Freegard offers three simple rules for creating a successful Christmas campaign: “Firstly, it’s key to remember it’s as much about emotion as it is product at this time of year. Shoppers switch stores more frequently and need to be wooed. Mums want to feel they are putting on the ‘best Christmas ever’ as well as just getting a bargain buy or the latest must-have as they would the rest of the year round. 

“Secondly, mums also bear the burden of the festive organising so make your key messages short and very sweet to cut through in the limited time they have. 

“And finally, Christmas is all about the kids for families. Think back to what excited you as a child – often it’s the smaller details like the tree going up rather than the biggest present you received on Christmas morning. Capture that spirit, embrace your inner big kid and use it to drive with enthusiasm when speaking to journalists. 

“Everyone love Christmas, so this year I wish all your campaigns will be merry and bright – and that your client thinks it’s gone right!”

You might want to think twice about being lavish in terms of production values though. Although John Lewis is the favourite, loved by half of mums, there is some criticism of its budget, with 48% saying the retailer spent too much on the ad, and should have donated some of this cost to charity. 

While 35 per cent of mums see the annual release of the John Lewis ad as the “official start of Christmas“, a sizeable quarter now feel there is “far too much hype” about the ad and claim it turns them off shopping there. 

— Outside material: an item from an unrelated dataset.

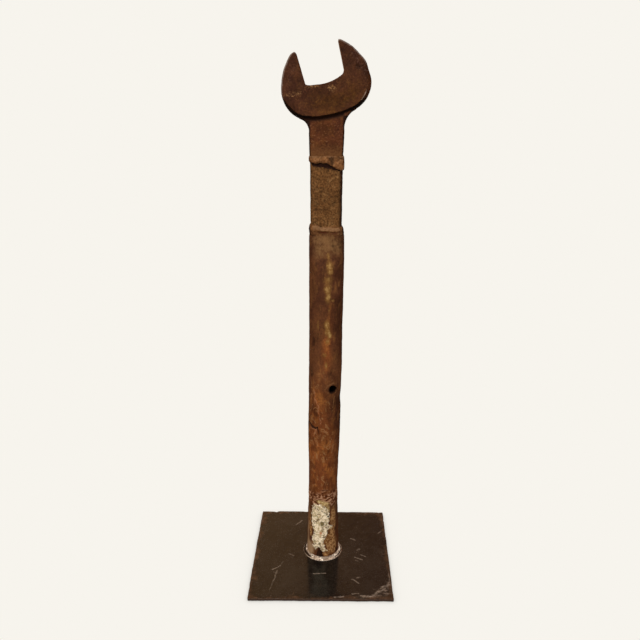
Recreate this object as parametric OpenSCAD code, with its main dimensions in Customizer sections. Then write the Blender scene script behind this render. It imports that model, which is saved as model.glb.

The report finds that while TV remains the most popular place to first see seasonal commercials, a third of mums now re-watch their favourites on YouTube. And young mums under 30 go much further with 32% discussing the ads on social media (compared to 28% of mums in general), a quarter (23%) sharing the ads on social media (compared to 17% of older mums) and one in ten even posting the ads on their own social media profiles (8%). 

Methodology

Channel Mum asked 1,000 UK-based mums and their families to watch a video of all the retailers’ 2015 Xmas adverts before responding to a survey.